6 Keys To Performing Stellar Multifamily Due Diligence
Yannik Cudjoe-Virgil
Multifamily assets are in high demand across the U.S. With so much liquidity in the hunt for multifamily deals, it can be tough to negotiate sufficient due diligence periods when competing with other offers. As a result multifamily investors need a solid strategy for effective due diligence.
6 Keys to Stellar Multifamily Due Diligence
1) Start Due Diligence When All Documents Are Received
When buying large multi-million dollar properties, the margin for error becomes thinner and a small oversight can become a large nightmare. In a competitive market, sellers typically want the highest offer price, with a quick close, and may try to push back against a buyer requesting their due diligence period to start when all of the requested documents are received. This should be a non-starter in order to maximize your opportunity to fully vet the investment and decide whether to move forward or back out.
2) Delegate Due Diligence Tasks
Multifamily investing is a team sport and delegating tasks among team members is one of the best ways to ensure due diligence success. Making sure that everyone is accountable and focused on their part of the process prevents costly mistakes and overlooking important aspects that are critical to decision making.
3) Consolidate Property Visits
It is much easier and more efficient if all due diligence team members (inspectors, appraisers, etc) are able to access the property at the same time. Multiple visits may be too intrusive to residents and they may be reluctant to cooperate.
4) Use Technology
Technology has allowed teams to be more efficient in their due diligence process. Cloud-based collaboration tools like Trello and Google Drive help document notes and pictures on-site. Organization and structure are key. Systematizing due diligence allows closer attention to data collection and insights.

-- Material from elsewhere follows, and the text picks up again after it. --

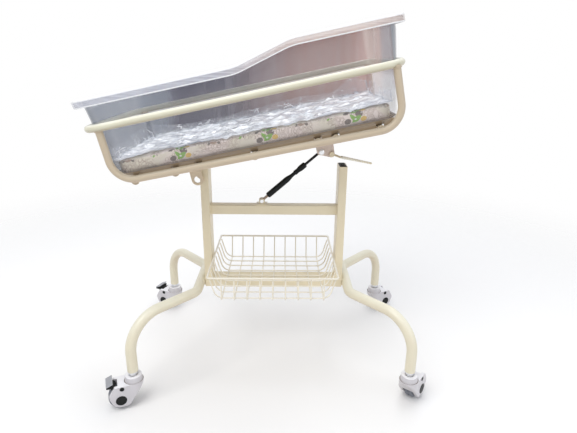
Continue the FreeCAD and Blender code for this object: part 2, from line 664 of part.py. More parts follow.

5) Understand Lender Requirements
Lenders are typically the biggest partners in all deals so it's important to understand their requirements on what inspections and reports they need to complete their underwriting. Some lenders may be flexible on what they're willing to waive, while others may be strict to protect themselves from any downside in the deal. When seeking financing from agency lenders like Fannie Mae or Freddie Mac, there are standard reports needed based on the size loan required. Not understanding their requirements and procedures may lead to deal-killing delays.
6) Allow For Extra Time
Getting a head start on due diligence ensures investment success. Things don't always happen as planned. With ample time, you can minimize unknowns, reduce risk for investors, and avoid making uninformed or speculative decisions. The faster you can get the information needed to make informed decisions, the more confident you can be about moving forward with the deal.
Conclusion
The due diligence process is something that should never be compromised. Carefully and systematically ensuring the financial feasibility and viability of potential acquisitions provides the best chance at realizing the investment thesis and proforma to deliver results for investors.